University of Melbourne, Australia

This contribution develops an analysis of the ‘problem’ of school disengagement circulating in Australian educational policy material produced between 1990–2020. Activating techniques of historical and discursive analysis (Bacchi & Goodwin, 2016; Foucault, 1972, 1980), the paper examines the changing formulation of school disengagement matters in policy documents concerned with school participation and student behaviour. Its sources are procedural policy materials designed to direct schooling practice, as well as the framing documents and legislations that inform these guidelines.

The paper makes the case for a significant recalibration of disengagement matters over the period under study. Drawing on evidence accrued in my PhD thesis, I argue that concerns about the participation and achievement of longstanding ‘problem’ students—Indigenous, culturally diverse, rural, and young people from economically disadvantaged backgrounds—blended with newer concerns about the inclusion of students with diverse physical, mental, and social abilities. In doing so, the problem of school disengagement both expanded and gained new inflections. This development registers in the documentary material under investigation as a move from a focus on maintaining school order and classroom discipline to a greater focus on the solutions of family-school partnerships, individualised support, and targeted interventions. The aim underpinning this ‘softer’ focus was to keep more young people connected to school for longer, with greater involvement, and with more experience of learning success. As the Effective Schools are Engaging Schools: Student Engagement Policy Guidelines (Department of Education and Early Childhood Development, 2009) puts this, the goal was to ensure that “all children and young people, regardless of their circumstances and background, participate and engage in a world class education system and emerge equipped with the knowledge and skills they need for the future” (p. 1).

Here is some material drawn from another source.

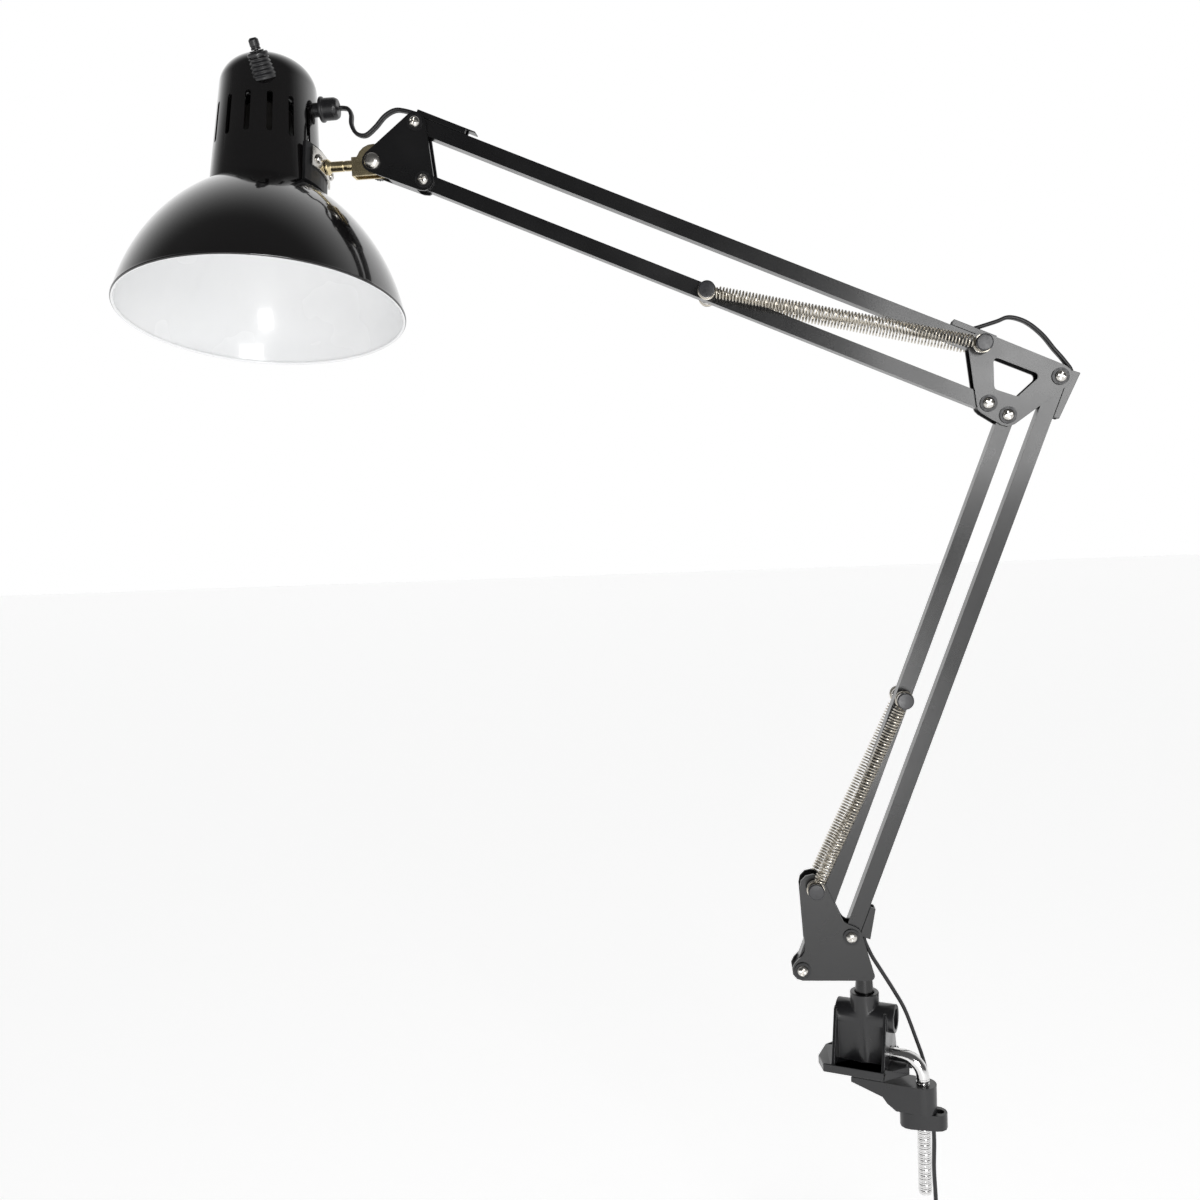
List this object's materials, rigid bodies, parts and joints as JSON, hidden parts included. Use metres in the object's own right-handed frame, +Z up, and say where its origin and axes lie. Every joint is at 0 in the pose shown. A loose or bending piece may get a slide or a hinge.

Drawing on corroborative historical scholarship, (Campbell & Proctor, 2014; Connell, 2015; Rizvi & Lingard, 2010), the paper offers an abbreviated genealogy of this shift to a more inclusive treatment of school dis/engagement; paying attention to its conditions of possibility, the specificities of its expected day-to-day enactment, and, the contradictions inherent in such an expansive aim. The central contribution of the paper is the analysis of the meshwork of historical events, intersecting systems of reasoning, and associated knowledge practices that made it simultaneously important for all students to engage successfully with school, and yet difficult for some to do so.